Are AI finance apps safe?
Yes, when you're using established platforms. Look for bank-level encryption, clear data policies, and FDIC insurance on any savings features. Avoid giving full banking credentials to any app that isn't well-reviewed and transparent about security.
What's the difference between a robo-advisor and an AI budgeting app?
A robo-advisor manages your investments — building and rebalancing a portfolio automatically. An AI budgeting app handles day-to-day spending, savings, and financial planning. Many people use both for different parts of their financial life.
Can AI apps that track spending and save money automatically work with any bank?Most major platforms support hundreds of U.S. financial institutions. Coverage for smaller credit unions has improved a lot in the past two years, but it's worth confirming before you commit.
How much do AI personal finance tools cost?

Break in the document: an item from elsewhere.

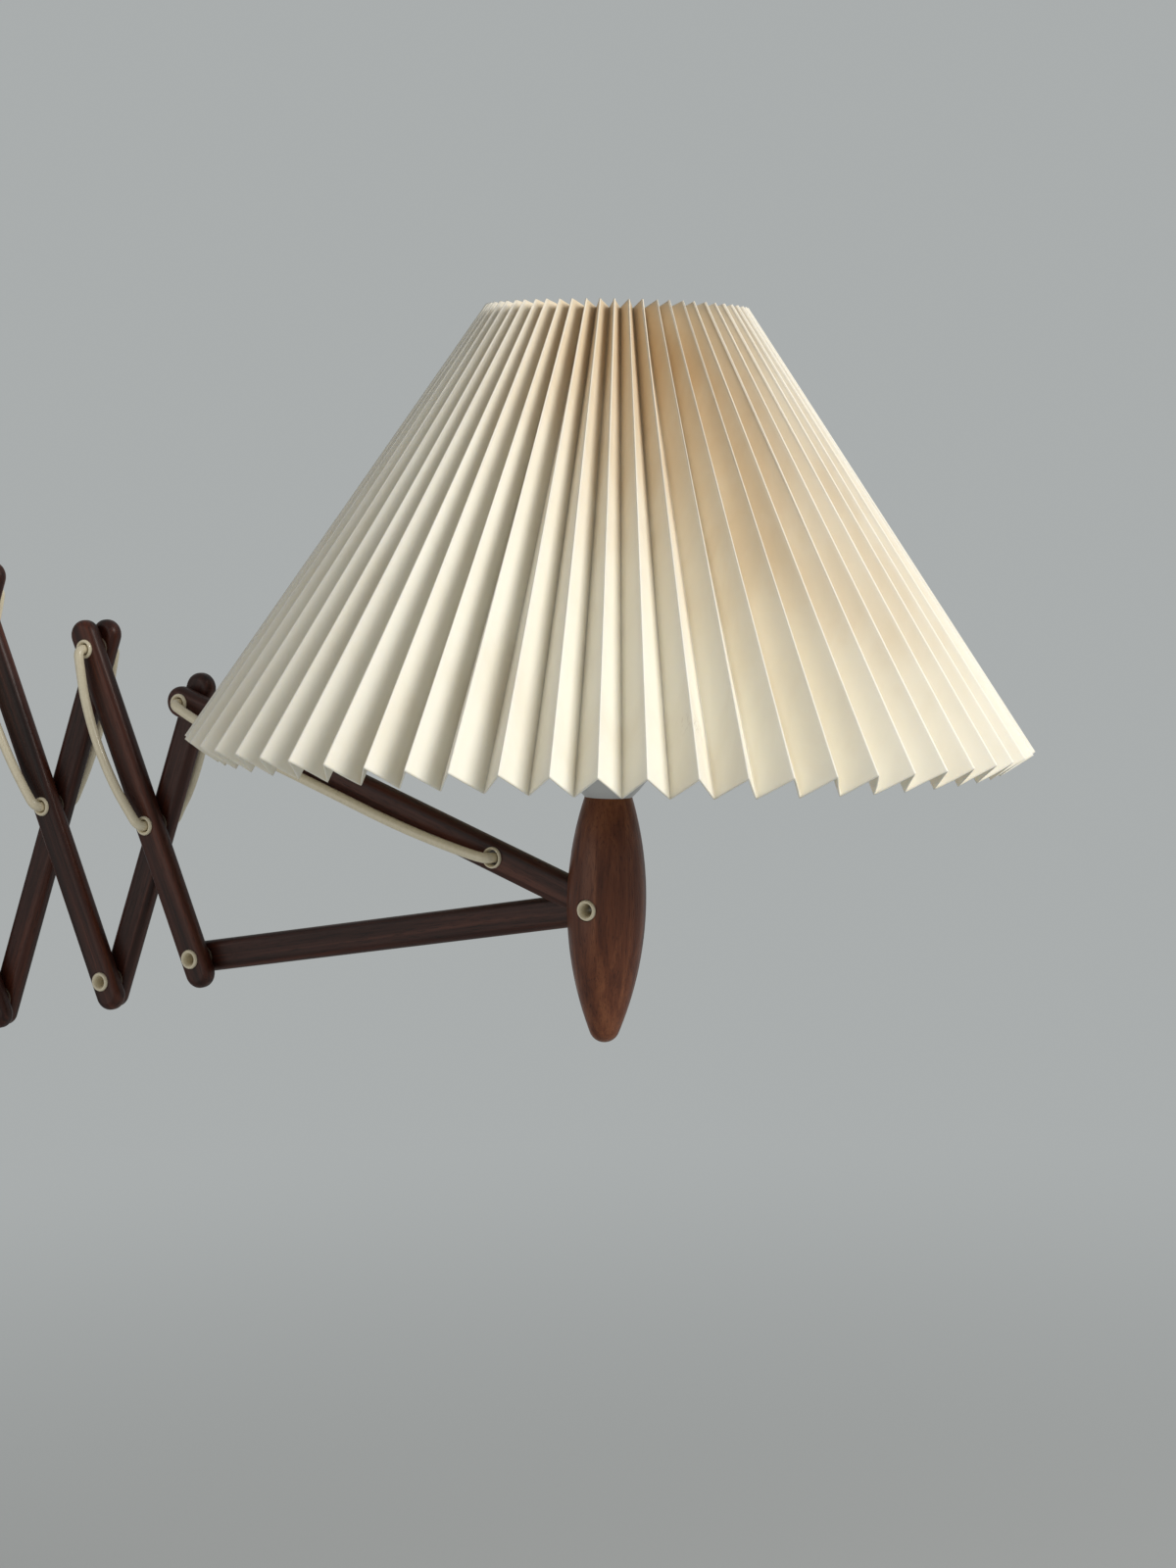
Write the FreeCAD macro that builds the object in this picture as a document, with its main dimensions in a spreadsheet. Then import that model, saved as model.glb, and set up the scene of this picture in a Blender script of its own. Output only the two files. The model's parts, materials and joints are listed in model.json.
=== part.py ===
"""Accordion (scissor) wall lamp, in millimetres.

The origin is the centre of the wall board's back face.  +X points out of the wall towards the shade,
+Z points up, and the scissors lie in the XZ plane: the front links in a layer at -Y, the rear links in a
layer at +Y.  Stage 1 is the small X at the lamp, stage 3 the large one at the wall.
"""
import FreeCAD, Part
import math
import os

import Sketcher

V = FreeCAD.Vector
UP = V(0, 0, 1)
ALONG_Y = FreeCAD.Rotation(V(1, 0, 0), -90)  # turns a piece drawn along Z so that it lies along +Y
ALONG_X = FreeCAD.Rotation(V(0, 1, 0), 90)  # turns a piece drawn along Z so that it lies along +X

# ------------------------------------------------------------------ driving dimensions
DIMS = {
    # scissor links, pivot to pivot: each cell between two centre rivets has two equal front sides and
    # two equal rear sides, so neighbouring links share them
    "wall_half": 120.0,
    "cell_front_2": 108.5, "cell_rear_2": 100.0,
    "cell_front_1": 86.5, "cell_rear_1": 78.5,
    "lamp_front": 64.5, "lamp_rear": 60.0,
    "front_arm_length": 233.4, "rear_arm_length": 218.33,
    "rest_angle": 68.2,  # steepness of the links at rest, degrees
    "link_width": 14.0, "link_thickness": 8.0, "link_edge": 3.4,
    "end_reach": 6.8,  # pivot to the centre of a link's round end
    "arm_end_reach": 1.5,
    "layer_gap": 1.0,
    # hollow rivets, and the wider eyelet where the flex enters the front arm
    "rivet_radius": 3.3, "rivet_bore": 2.45, "rivet_flange": 4.4,
    "entry_radius": 3.9, "entry_bore": 3.2, "entry_flange": 4.6, "entry_length": 1.6,
    "flange_height": 1.5, "flange_lip": 0.6, "mouth_flare": 0.6, "mouth_depth": 2.5,
    "crown_edge": 0.3, "running_fit": 0.06, "seat_fit": 0.02,
    "washer_radius": 5.6, "washer_play": 0.05,
    "entry_reach": 54.5,  # spindle pivot to the entry eyelet
    # flex
    "flex_radius": 2.2, "flex_lift": 4.7, "flex_bow_front": 7.0, "flex_bow_rear": 3.5,
    "flex_bow_arm": 4.5, "flex_gap": 0.3, "flex_straight": 4.0, "flex_play": 0.2, "flex_tail": 9.0,
    "groove_depth": 4.8, "groove_width": 4.8, "groove_end": 14.0, "slot_flex_start": 14.5,
    # wall side
    "board_width": 60.0, "board_height": 370.0, "board_depth": 16.0, "board_edge": 4.0,
    "screw_spacing": 290.0, "screw_hole": 2.3, "screw_head": 4.6, "screw_sink": 3.0,
    "outlet_drop": 18.0,  # from the rod's foot down to the hole where the flex enters the board
    "outlet_radius": 4.4, "outlet_lip": 1.5,
    "recess_width": 36.0, "recess_height": 34.0, "recess_depth": 11.0,
    "terminal_width": 24.0, "terminal_depth": 9.0, "terminal_height": 10.0, "terminal_way": 1.6,
    "terminal_pitch": 10.0, "terminal_seat": 0.3,
    "rod_reach": 30.0, "rod_radius": 5.0, "rod_bore": 2.6, "rod_bottom": -146.0, "rod_top": 152.0,
    "upper_pivot_height": 118.0,
    "collar_radius": 10.5, "collar_height": 20.0, "ear_reach": 26.0, "collar_play": 0.3,
    "stop_radius": 9.0, "stop_height": 7.0,
    "bracket_radius": 8.5, "bracket_height": 12.0, "bracket_arm": 12.0,
    "plate_width": 44.0, "plate_height": 22.0, "plate_thickness": 3.0,
    "plate_screw_spacing": 30.0, "plate_screw": 1.8, "plate_screw_head": 3.4,
    "plate_screw_top": 2.2, "plate_screw_dome": 1.8, "plate_screw_play": 0.1,
    "fold_in": 7.5,  # the links' last steepening at the wall, degrees
    # head, from the spindle pivot
    "head_tilt": 2.6, "spindle_radius": 16.5, "spindle_arc": 150.0, "spindle_belly": 2.0,
    "spindle_top": 46.0, "nose_radius": 6.5, "slot_play": 0.5, "slot_top": 22.0,
    "slot_bottom": -15.0, "slot_end": 12.0, "spot_face": 15.6,
    "nipple_radius": 5.0, "nipple_length": 18.0, "nipple_seat": 11.0, "nipple_bore": 3.0,
    "cap_foot": 10.0, "holder_radius": 19.5, "holder_wall": 2.0, "cap_height": 24.0,
    "cap_flare": 2.8, "cap_lip": 3.0, "cap_shoulder": 9.0, "cap_side": 14.0,
    "cap_floor": 4.5, "cap_shoulder_inside": 10.0, "cap_side_inside": 14.5,
    "skirt_height": 27.0, "ring_radius": 24.5, "ring_height": 6.0, "ring_drop": 3.0,
    "insulator_radius": 17.0, "insulator_height": 8.0, "insulator_way": 1.5, "way_reach": 11.9,
    "shell_radius": 13.7, "shell_wall": 0.45, "shell_height": 22.0,
    "contact_radius": 4.0, "contact_height": 2.0,
    "carrier_wire": 1.3, "carrier_elbow": 39.0, "carrier_ring": 42.2, "carrier_rise": 10.0,
    "carrier_sheet": 1.2, "elbow_rise": 7.0, "carrier_turn": 60.0,
    "shade_radius": 175.0, "shade_top_radius": 54.0, "shade_bottom": 69.4, "shade_height": 178.1,
    "pleat_depth": 12.0, "pleat_depth_top": 9.0, "shade_skin": 1.1,
}
PLEATS = 60
CARRIER_ARMS = 3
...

Many core features are free or close to it. Premium AI budgeting plans run about $8–$15/month. Robo-advisor fees are typically 0.25–0.50% of your invested assets annually — so they scale with your account size rather than charging a flat monthly fee.
Where Does This Leave You?
Personal finance used to feel like you were always a step behind your own money. You'd check your account at the end of the month, see where things went sideways, vow to do better. Repeat.
AI personal finance tools have changed that dynamic in a real way. The best ones shift you from reactive to proactive — from discovering problems after the fact to having a system that catches them first. In 2026, those tools are more capable, more accessible, and more woven into everyday financial life than they've ever been.
You don't have to overhaul everything at once. Start with a smart budgeting app. Set up a robo-advisor for money you're not going to touch for a few years. Let your bank's fraud AI do its thing in the background. None of these are big commitments — and the cumulative effect on your financial wellness is worth it.
The main thing is just getting started. The slow, manual way of managing money still works. It's just not your only option anymore.